The complete N=3 Kaluza Klein spectrum of 11D supergravity on AdS_4 x N^{010}

TL;DR

This work derives the complete Kaluza–Klein spectrum of eleven-dimensional supergravity on $AdS_4\times N^{010}$ with ${\cal N}=3$ supersymmetry by performing harmonic analysis on the coset $N^{010}=\frac{SU(3)\times SU(2)}{SU(2)\times U(1)}$. It constructs invariant mass operators for the 0-, 1-, 2-forms and spinor, computes their eigenvalues across all $SU(3)\times SO(3)$ representations, and shows how these data reproduce the full ${\cal N}=3$ multiplet structure, including the massless graviton multiplet, the Betti multiplet, and the SU(3) Killing vector multiplet. The paper also explains shortening mechanisms that occur when unitarity bounds are saturated and provides a systematic framework to obtain the complete spectrum, setting the stage for detailed AdS$_4$/CFT$_3$ checks in this background.

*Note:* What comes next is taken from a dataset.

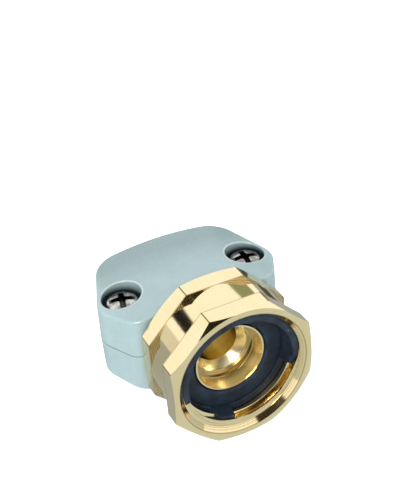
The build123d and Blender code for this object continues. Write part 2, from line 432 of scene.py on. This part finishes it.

Overall, the results furnish an explicit, group-theory–driven spectrum for a nontrivial Freund–Rubin compactification, enabling precise tests of holography in this ${\cal N}=3$ context.

Abstract

We derive the invariant operators of the zero-form, the one-form, the two-form and the spinor from which the mass spectrum of Kaluza Klein of eleven-dimensional supergravity on AdS_4 x N^{010} can be derived by means of harmonic analysis. We calculate their eigenvalues for all representations of SU(3)xSO(3). We show that the information contained in these operators is sufficient to reconstruct the complete N=3 supersymmetry content of the compactified theory. We find the N=3 massless graviton multiplet, the Betti multiplet and the SU(3) Killing vector multiplet.